[COLLECTED MATERIAL]

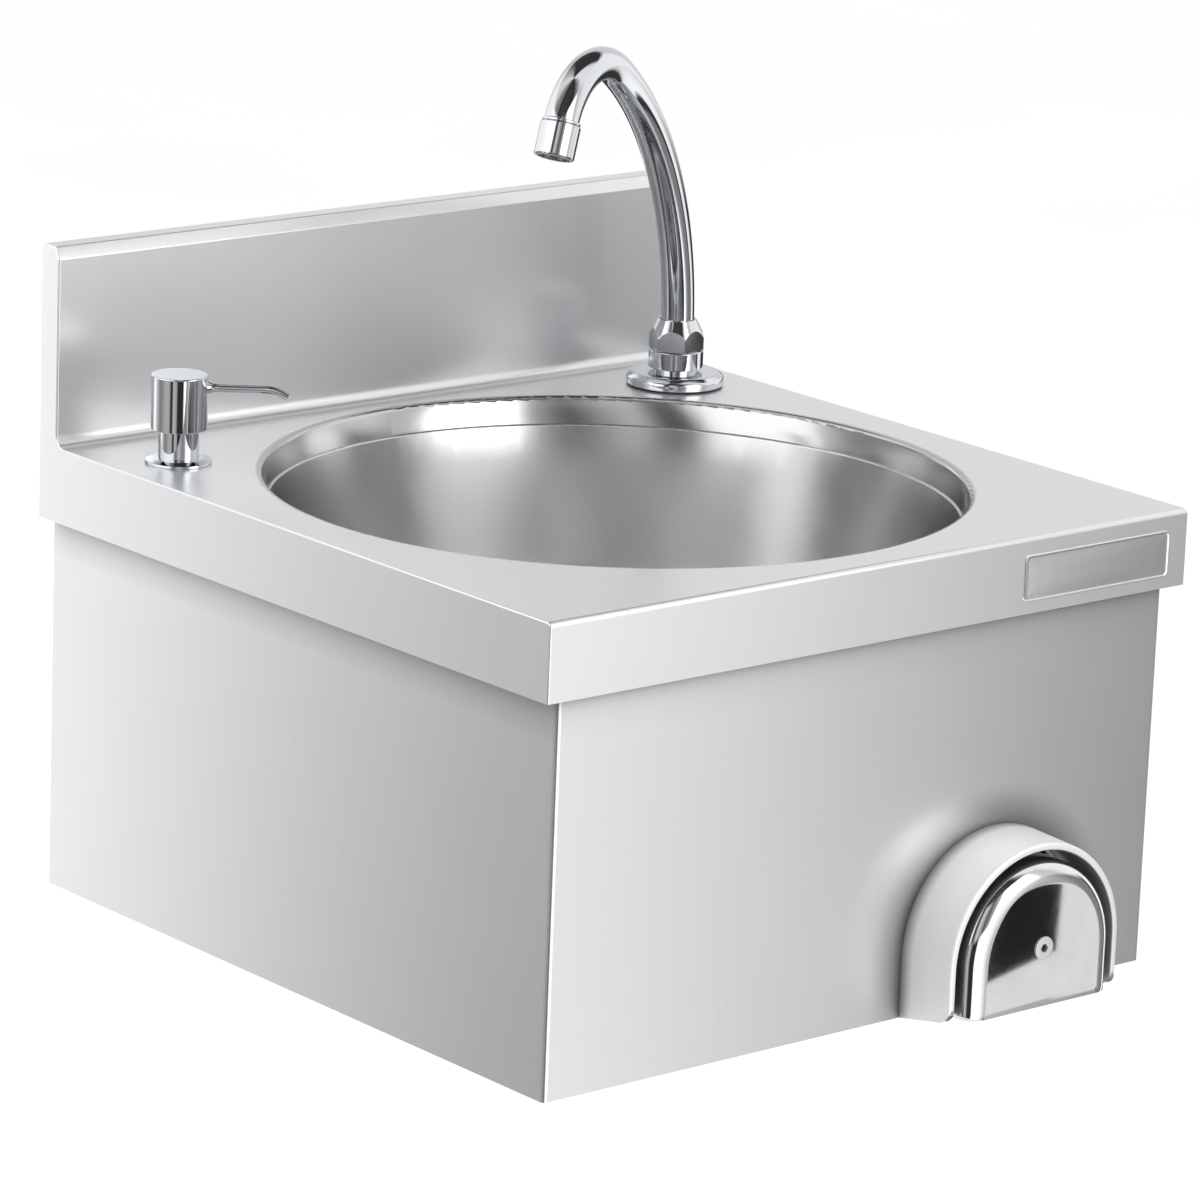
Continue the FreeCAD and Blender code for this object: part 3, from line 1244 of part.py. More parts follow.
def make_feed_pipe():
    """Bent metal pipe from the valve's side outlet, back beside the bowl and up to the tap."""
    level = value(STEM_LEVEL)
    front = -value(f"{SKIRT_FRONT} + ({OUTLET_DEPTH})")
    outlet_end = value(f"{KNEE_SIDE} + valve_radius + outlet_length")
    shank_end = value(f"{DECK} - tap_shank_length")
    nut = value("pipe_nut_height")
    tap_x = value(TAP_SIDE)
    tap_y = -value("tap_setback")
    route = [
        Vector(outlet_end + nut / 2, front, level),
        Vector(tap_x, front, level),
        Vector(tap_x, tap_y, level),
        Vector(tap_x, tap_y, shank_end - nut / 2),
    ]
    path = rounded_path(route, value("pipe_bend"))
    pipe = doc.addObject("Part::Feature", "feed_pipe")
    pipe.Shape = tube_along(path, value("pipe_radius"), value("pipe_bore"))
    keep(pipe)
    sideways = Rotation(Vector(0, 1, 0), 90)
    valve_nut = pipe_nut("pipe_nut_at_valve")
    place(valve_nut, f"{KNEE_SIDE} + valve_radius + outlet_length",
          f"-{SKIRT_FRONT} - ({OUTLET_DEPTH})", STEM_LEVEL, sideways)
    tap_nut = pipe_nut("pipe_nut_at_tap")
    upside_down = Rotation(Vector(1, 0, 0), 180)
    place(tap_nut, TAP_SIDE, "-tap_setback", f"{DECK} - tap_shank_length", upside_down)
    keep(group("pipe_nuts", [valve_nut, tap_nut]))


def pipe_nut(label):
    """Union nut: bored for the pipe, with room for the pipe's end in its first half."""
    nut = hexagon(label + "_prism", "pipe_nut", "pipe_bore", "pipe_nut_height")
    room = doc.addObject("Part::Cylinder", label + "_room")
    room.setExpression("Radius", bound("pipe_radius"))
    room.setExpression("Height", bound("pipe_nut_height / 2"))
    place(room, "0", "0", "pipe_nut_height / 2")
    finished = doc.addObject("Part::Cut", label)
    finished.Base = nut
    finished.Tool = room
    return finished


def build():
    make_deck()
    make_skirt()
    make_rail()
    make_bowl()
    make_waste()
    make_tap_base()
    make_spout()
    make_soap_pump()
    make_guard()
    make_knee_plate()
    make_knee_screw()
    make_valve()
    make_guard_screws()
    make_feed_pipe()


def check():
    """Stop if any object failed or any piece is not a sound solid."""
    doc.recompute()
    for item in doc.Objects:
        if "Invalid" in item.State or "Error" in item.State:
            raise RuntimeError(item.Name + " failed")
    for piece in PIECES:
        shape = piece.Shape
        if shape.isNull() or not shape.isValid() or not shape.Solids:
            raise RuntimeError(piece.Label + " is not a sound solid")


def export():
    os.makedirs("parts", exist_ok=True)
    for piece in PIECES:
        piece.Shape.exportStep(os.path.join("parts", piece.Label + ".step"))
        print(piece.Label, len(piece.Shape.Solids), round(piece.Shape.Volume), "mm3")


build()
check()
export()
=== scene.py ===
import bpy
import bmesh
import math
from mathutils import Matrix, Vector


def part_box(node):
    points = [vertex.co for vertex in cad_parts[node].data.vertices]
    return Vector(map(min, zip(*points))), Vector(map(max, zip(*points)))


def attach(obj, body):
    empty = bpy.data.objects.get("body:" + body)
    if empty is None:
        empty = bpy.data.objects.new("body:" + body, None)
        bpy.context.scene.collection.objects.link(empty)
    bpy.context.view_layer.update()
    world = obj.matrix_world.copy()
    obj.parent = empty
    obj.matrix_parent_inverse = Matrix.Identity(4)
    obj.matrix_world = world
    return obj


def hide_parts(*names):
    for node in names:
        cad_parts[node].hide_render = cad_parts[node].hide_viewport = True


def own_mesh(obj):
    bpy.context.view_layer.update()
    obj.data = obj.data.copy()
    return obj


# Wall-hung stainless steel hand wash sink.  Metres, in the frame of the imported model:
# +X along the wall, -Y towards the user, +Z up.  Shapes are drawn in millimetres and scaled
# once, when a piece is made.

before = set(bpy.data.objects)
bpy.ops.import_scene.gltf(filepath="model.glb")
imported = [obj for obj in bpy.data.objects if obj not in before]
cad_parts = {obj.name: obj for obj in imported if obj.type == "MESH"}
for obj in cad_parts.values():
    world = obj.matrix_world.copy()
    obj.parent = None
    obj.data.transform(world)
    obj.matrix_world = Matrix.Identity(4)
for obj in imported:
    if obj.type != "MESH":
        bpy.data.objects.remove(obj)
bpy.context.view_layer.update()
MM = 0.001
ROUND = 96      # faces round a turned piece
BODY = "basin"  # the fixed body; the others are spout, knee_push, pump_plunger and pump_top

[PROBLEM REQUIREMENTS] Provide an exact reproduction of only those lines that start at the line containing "if shape.isNull() or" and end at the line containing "obj.matrix_parent_inverse = Matrix.Identity(4)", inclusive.

[COMPLETE OUTPUT]
        if shape.isNull() or not shape.isValid() or not shape.Solids:
            raise RuntimeError(piece.Label + " is not a sound solid")


def export():
    os.makedirs("parts", exist_ok=True)
    for piece in PIECES:
        piece.Shape.exportStep(os.path.join("parts", piece.Label + ".step"))
        print(piece.Label, len(piece.Shape.Solids), round(piece.Shape.Volume), "mm3")


build()
check()
export()
=== scene.py ===
import bpy
import bmesh
import math
from mathutils import Matrix, Vector


def part_box(node):
    points = [vertex.co for vertex in cad_parts[node].data.vertices]
    return Vector(map(min, zip(*points))), Vector(map(max, zip(*points)))


def attach(obj, body):
    empty = bpy.data.objects.get("body:" + body)
    if empty is None:
        empty = bpy.data.objects.new("body:" + body, None)
        bpy.context.scene.collection.objects.link(empty)
    bpy.context.view_layer.update()
    world = obj.matrix_world.copy()
    obj.parent = empty
    obj.matrix_parent_inverse = Matrix.Identity(4)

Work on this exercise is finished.